Although the Anti-Eviction Act does not include any definition of these terms, they have well-established meanings.
An "assign," or "assignee," is "[o]ne to whom property rights or powers are transferred by another." Black's Law Dictionary 114 (7th ed. 1999). An "under-tenant," which is synonymous with a "sublessee," is defined as "[a] third party who receives by lease some or all of the leased property from a lessee." Id. at 1528, 1439. Guy did not transfer her rights under the lease with plaintiff to Jennings or sublet the apartment to her. Therefore, Jennings clearly was not an "assign" or "under-tenant" of Guy.
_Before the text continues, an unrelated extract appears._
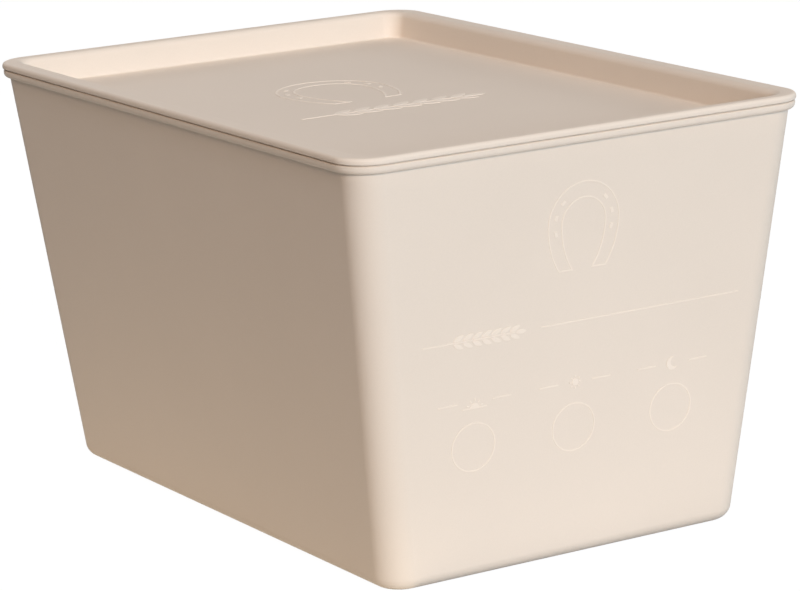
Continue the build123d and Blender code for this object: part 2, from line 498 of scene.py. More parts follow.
class Relief(Shaper):
    """Gives flat outlines their thickness: a root under the surface and a rise over it."""

    ease_steps: int = 3
    ease_from_angle: float = 40.0

    def __init__(self, finish: bpy.types.Material) -> None:
        """Builds the tree.

        Args:
            finish: The material that its results wear.
        """
        super().__init__("relief", finish, lengths=("Rise", "Root"))
        build, inputs = self.build, self.inputs
        outlines = inputs["Geometry"]
        height = build.vector(0.0, 0.0, build.plus(inputs["Rise"], inputs["Root"]))
        feeds = {"Mesh": outlines, "Offset": height, "Individual": False}
        raised = build.add("GeometryNodeExtrudeMesh", feeds, mode="FACES")
        base = build.add("GeometryNodeFlipFaces", {"Mesh": outlines})
        sunk = build.vector(0.0, 0.0, build.times(inputs["Root"], -1.0))
        feeds = {"Geometry": build.merged(build.together(raised, base)), "Translation": sunk}
        self.close(build.add("GeometryNodeTransform", feeds))

    def solid(self, outlines: bpy.types.Mesh, rise: float, root: float, ease: float) -> bpy.types.Mesh:
        """Makes solids of flat outlines.

        Args:
            outlines: Flat faces that point to +Z.
            rise: How far they stand over the surface, in millimetres.
            root: How far they reach under it.
            ease: The round on their edges.

        Returns:
            The closed solids.
        """
        piece = placed("relief", self.run(outlines, Rise=rise, Root=root))
        bevel = piece.modifiers.new("ease", "BEVEL")
        bevel.width = ease * MM
        bevel.segments = self.ease_steps
        bevel.limit_method = "ANGLE"
        bevel.angle_limit = math.radians(self.ease_from_angle)
        bevel.use_clamp_overlap = True
        return faced_out(settle(piece))


class RowOfRings(Shaper):
    """Flat rings in a row along X, about the origin."""

    def __init__(self, finish: bpy.types.Material) -> None:
        """Builds the tree.

        Args:
            finish: The material that its results wear.
        """
        super().__init__(
            "row_of_rings", finish, lengths=("Diameter", "Stroke", "Spacing"), counts=("Rings", "Segments")
        )
        build, inputs = self.build, self.inputs
        strip, step, edge = build.strip(inputs["Segments"])
        angle = build.over(build.times(step, math.tau), inputs["Segments"])
        radius = build.minus(build.times(inputs["Diameter"], 0.5), build.times(edge, inputs["Stroke"]))
        feeds = {"Geometry": strip, "Position": build.polar(angle, radius)}
        ring = build.merged(build.add("GeometryNodeSetPosition", feeds))
        half_row = build.times(build.minus(inputs["Rings"], 1), -0.5)
        feeds = {
            "Count": inputs["Rings"],
            "Start Location": build.vector(build.times(half_row, inputs["Spacing"]), 0.0),
            "Offset": build.vector(inputs["Spacing"], 0.0),
        }
        row = build.add("GeometryNodeMeshLine", feeds)
        self.close(build.add("GeometryNodeInstanceOnPoints", {"Points": row, "Instance": ring}))


class Fan(Shaper):
    """Flat bars that stand out from a middle at even angles, such as rays or the nails of a bow."""

    def __init__(self, finish: bpy.types.Material) -> None:
        """Builds the tree.

        Args:
            finish: The material that its results wear.
        """
        super().__init__(
            "fan",
            finish,
            lengths=("Inner Radius", "Bar Length", "Bar Width"),
            angles=("Start", "Step"),
            counts=("Bars",),
        )
        build, inputs = self.build, self.inputs
        turn = build.times(build.add("GeometryNodeInputIndex"), inputs["Step"])
        angle = build.plus(inputs["Start"], turn)
        radius = build.plus(inputs["Inner Radius"], build.times(inputs["Bar Length"], 0.5))
        ray = build.grid(2, 2, Size_X=inputs["Bar Length"], Size_Y=inputs["Bar Width"])
        self.close(build.copies(ray, inputs["Bars"], build.polar(angle, radius), angle))


class EarOfGrain(Shaper):
    """A flat ear of grain along X about the origin: a stem, a tip grain and pairs of grains."""

    stem_gap_share: float = 0.25

    def __init__(self, finish: bpy.types.Material) -> None:
        """Builds the tree.

        Args:
            finish: The material that its results wear.
        """
        super().__init__(
            "ear_of_grain",
            finish,
            lengths=("Length", "Grain Length", "Stroke"),
            factors=("Slimness", "Step Share", "Foot Share"),
            angles=("Tilt",),
            counts=("Pairs", "Segments"),
        )
        build, inputs = self.build, self.inputs
        half = build.times(inputs["Length"], 0.5)
        tip_foot = build.minus(half, inputs["Grain Length"])

        index = build.add("GeometryNodeInputIndex")
        paired = build.math("GREATER_THAN", index, 0.5)
        pair = build.math("FLOOR", build.times(build.minus(index, 0.5), 0.5))
        side = build.minus(build.times(build.math("MODULO", index, 2), 2), 1)
        side = build.times(side, paired)
        step = build.times(inputs["Step Share"], paired)
        steps = build.times(build.plus(pair, inputs["Foot Share"]), step)
        foot = build.minus(tip_foot, build.times(steps, inputs["Grain Length"]))
        place = build.vector(foot, build.times(side, inputs["Stroke"]))
        count = build.plus(build.times(inputs["Pairs"], 2), 1)
        grains = build.copies(self._grain(), count, place, build.times(side, inputs["Tilt"]))

        stem_end = build.minus(tip_foot, build.times(inputs["Stroke"], self.stem_gap_share))
        stem = build.grid(2, 2, Size_X=build.plus(stem_end, half), Size_Y=inputs["Stroke"])
        middle = build.vector(build.times(build.minus(stem_end, half), 0.5), 0.0)
        laid = build.add("GeometryNodeTransform", {"Geometry": stem, "Translation": middle})
        self.close(build.together(grains, laid))

    def _grain(self) -> bpy.types.Node:
        """Makes one pointed grain along +X from the origin, between two arcs.

        Returns:
            The node with the grain.
        """
        build, inputs = self.build, self.inputs
        strip, step, edge = build.strip(inputs["Segments"])
        side = build.minus(build.times(edge, 2), 1)
        half = build.times(inputs["Grain Length"], 0.5)
        belly = build.times(inputs["Slimness"], half)
        squares = build.plus(build.times(half, half), build.times(belly, belly))
        radius = build.over(squares, build.times(belly, 2))
        along = build.over(build.times(step, inputs["Grain Length"]), inputs["Segments"])
        from_middle = build.minus(along, half)
        under = build.minus(build.times(radius, radius), build.times(from_middle, from_middle))
        height = build.minus(build.math("SQRT", under), build.minus(radius, belly))
        feeds = {"Geometry": strip, "Position": build.vector(along, build.times(side, height))}
        return build.merged(build.add("GeometryNodeSetPosition", feeds))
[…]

A "legal representative," also referred to as a "personal representative," is defined as "[a] person who manages the legal affairs of another because of incapacity or death, such as the executor of an estate." Id. at 907, 1304. The record does not indicate whether Jennings was the executor or administrator of Guy's estate. However, even if Jennings were her mother's legal representative, we have previously concluded that N.J.S.A. 2A:18-61.1 should not be "construed literally" to allow a legal representative to "succeed to his decedent's perpetual term," which would have the effect of a "conversion of the present virtual life interest of the tenant into a virtual fee simple[.]" Ctr. Ave. Realty, supra, 264 N.J. Super. at 351. We adhere to this construction of N.J.S.A. 2A:18-61.1, and therefore, we conclude that Jennings is not entitled to the protections of the Anti-Eviction Act with respect to the apartment plaintiff leased to her mother.
In reaching this conclusion, we recognize that there are policy arguments supporting the view that the protections of the Anti-Eviction Act should be extended to occupant family members of a deceased tenant in some circumstances. Consequently, we again observe that this is a subject that may be appropriate for legislative attention.
Accordingly, we reverse the order of the trial court allowing Jennings to continue occupying the apartment plaintiff leased to her mother.